Toughest matchup: Iowa vs. Oklahoma in the Insight Bowl. The Hawkeyes did not prove this year that they could beat top-flight competition, especially away from home. They could have a very difficult time against the Sooners, who were overrated all year but still have a ton of talent. Iowa's best hope is that Oklahoma -- which was in the mix for a BCS bowl -- isn't motivated for this one.

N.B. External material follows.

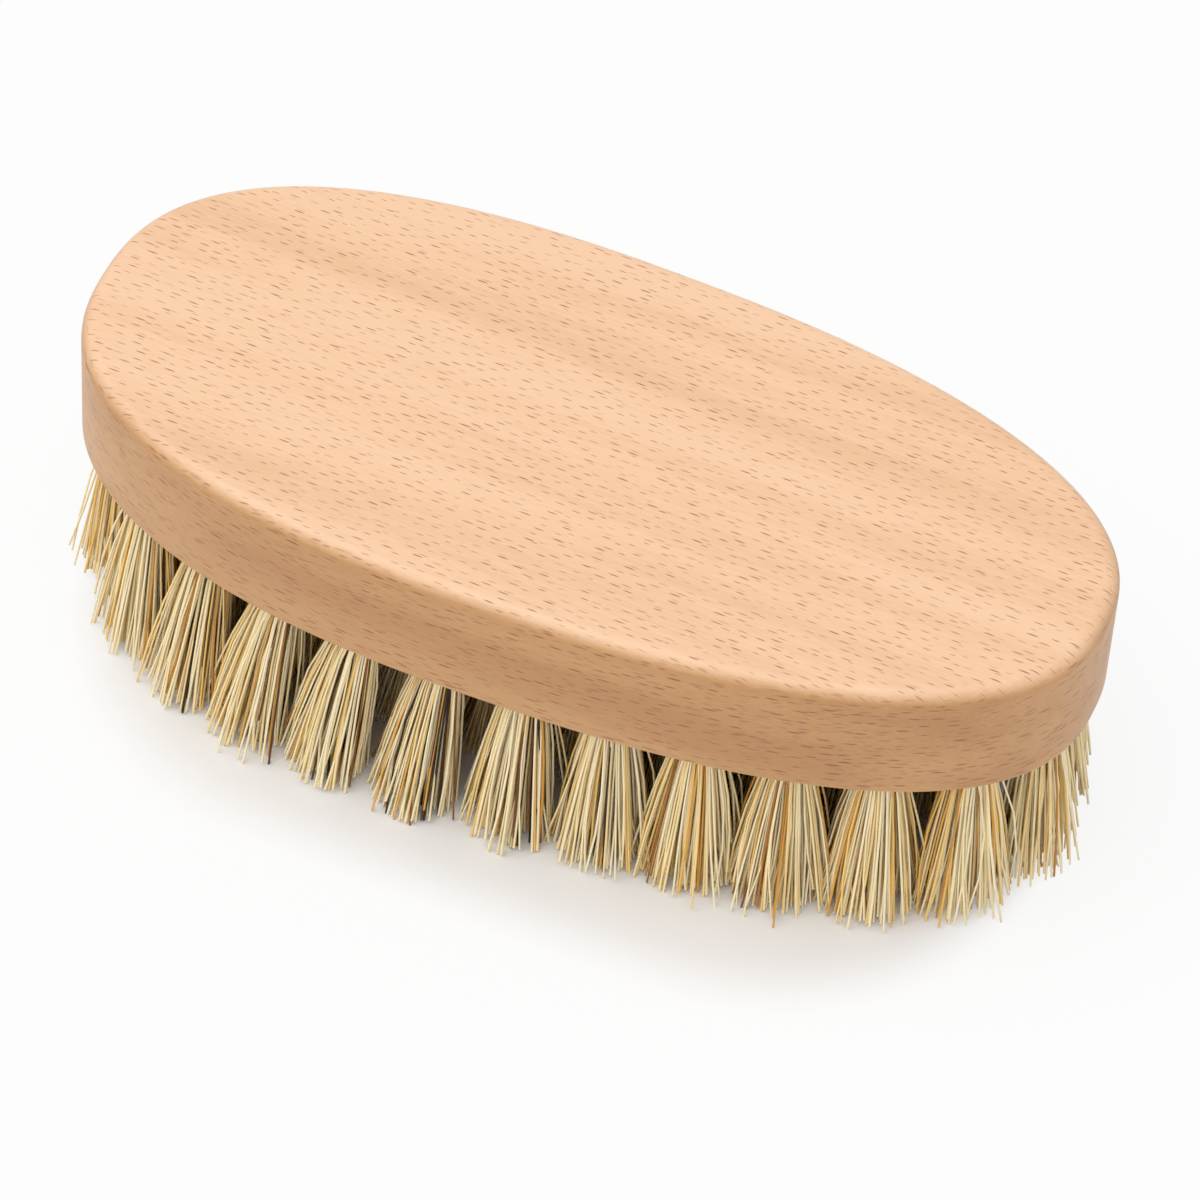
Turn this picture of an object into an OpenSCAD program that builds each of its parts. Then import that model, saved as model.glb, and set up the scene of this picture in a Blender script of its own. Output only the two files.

Luckiest bowl team: Illinois. You could make a strong case for the Illini not going to a bowl, with their six-game losing streak, disinterested fans and unsettled coaching situation. Despite not getting included in the Big Ten's bowl lineup, Illinois will go to San Francisco to play a highly-beatable, 6-7 UCLA team. While it's very questionable how many Illinois fans will make the long trip out West for this game, would you rather be in San Francisco on New Year's Eve playing a Pac-12 team or be in Detroit on Dec. 27 against Western Michigan like Purdue?
Best quote to remember: "Deserve's got nothin' to do with it." Just keep repeating Clint Eastwood's line in "Unforgiven" whenever you complain about bowls. Did Michigan deserve a BCS bid over Michigan State, who finished ahead of the Wolverines in the Legends Division and thumped their rivals by two touchdowns? No. Did a 9-3 Penn State team deserve to slide all the way down to the TicketCity Bowl? Of course not. Did 6-6 Ohio State, which lost to Penn State, deserve to go to the TaxSlayer.com Gator Bowl? Heck no.
Always keep in mind that the BCS is set up only to pit the No. 1 vs. No. 2 teams (and it doesn't even get that right every time). Virtually every other bowl is an exhibition game put on by a city to boost tourism. That's it. Nothing more. It's preposterous that schools allow their most valuable property -- the postseason -- to be run by some chamber of commerce in a distant city and will eagerly agree to outrageous ticket guarantees that amount to little more than blackmail.
But that's the system we have. And deserve's got nothin' to do with it.